Why germans did not take Leningrad?
that would be finland
Extremely difficult city to siege. Even more so than Stalingrad, because they scuttled their fleet in the harbor, making them nearly impregnable artillery bunkers, with poor terrain to attack from.
They attempted multiple times to seize the city but all assaults failed, and the Fins were unable to fully close the encirclement, meaning the city could be resupplied on occasion, although the defenders still suffered greatly from the siege.
It's also because the Germans never threw the full weight of their military behind it. It was always a side front, with Moscow being the initial focus, then Stalingrad, then Kursk. Leningrad was not of much strategic importance at basically any stage of the war when weighed against other targets.
>>2374432
>Fins were unable to fully close the encirclement
Would it have made any difference if they did?
>>2374432
But wouldn't it have been a huge moral blow for the Russians that the city that bears Lenin's name and the former capital of Russia was taken by Germany.
>>2374775
Maybe?
Why Jews hold the monopoly of the memory of suffering during WWII was Leningrad was literally hell on earth during the siege?
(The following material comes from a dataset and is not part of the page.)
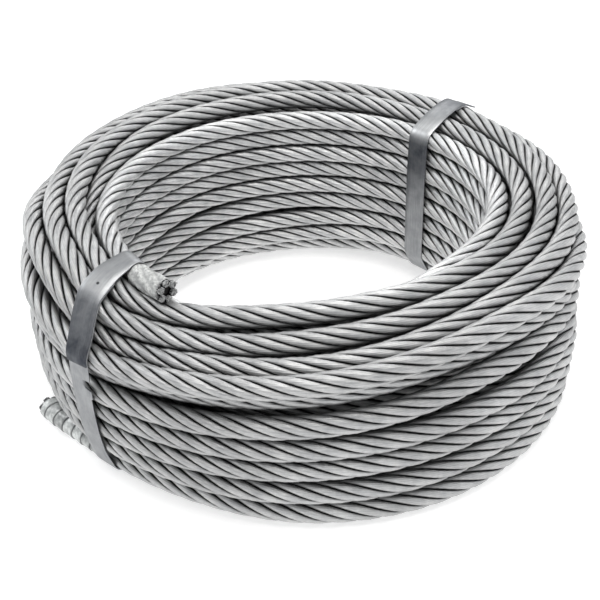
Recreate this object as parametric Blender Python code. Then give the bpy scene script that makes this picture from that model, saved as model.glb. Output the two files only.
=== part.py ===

Werent spaniards at charge of the siege?
>>2374775
You don't win total wars on morale. Morale was already in the shitter following the whole "overrunning huge swaths of territory and killing zillions of people", and that wasn't enough to keep them down.
>>2374396
During operation Barbarossa they were extremely close to taking the city. They name of the Soviet front commander is escaping me at the moment, but he had planned to retreat from the city and tear it all down. He was replaced however right beforehand by Zhukov. Zhukov used some pretty ingenious counter strokes that halted the German advance on the city. This all happened in August-September 1941, so after the initial failure hitler withdrew the panzer group assign to taking the city so that it could be used for operation typhoon.
After army group north lost their only panzer group, there was really no feasible was to take the city while it had a million soviet soldiers defending it. I know manstein later planned another operation in late 1942 to fully encircle the city, but after the encirclement of the 6th army at Stalingrad he scrapped the plan and diverted the resources for preparation of operation winter storm. After that there was no more serious attempts at encircling the city or attempting to invade it since they lacked the resources for such an operation.
The city was effectively useless to the soviets anyway and it was probably safer to siege it than to go in street to street fighting.
I don't see a point in not sieging it.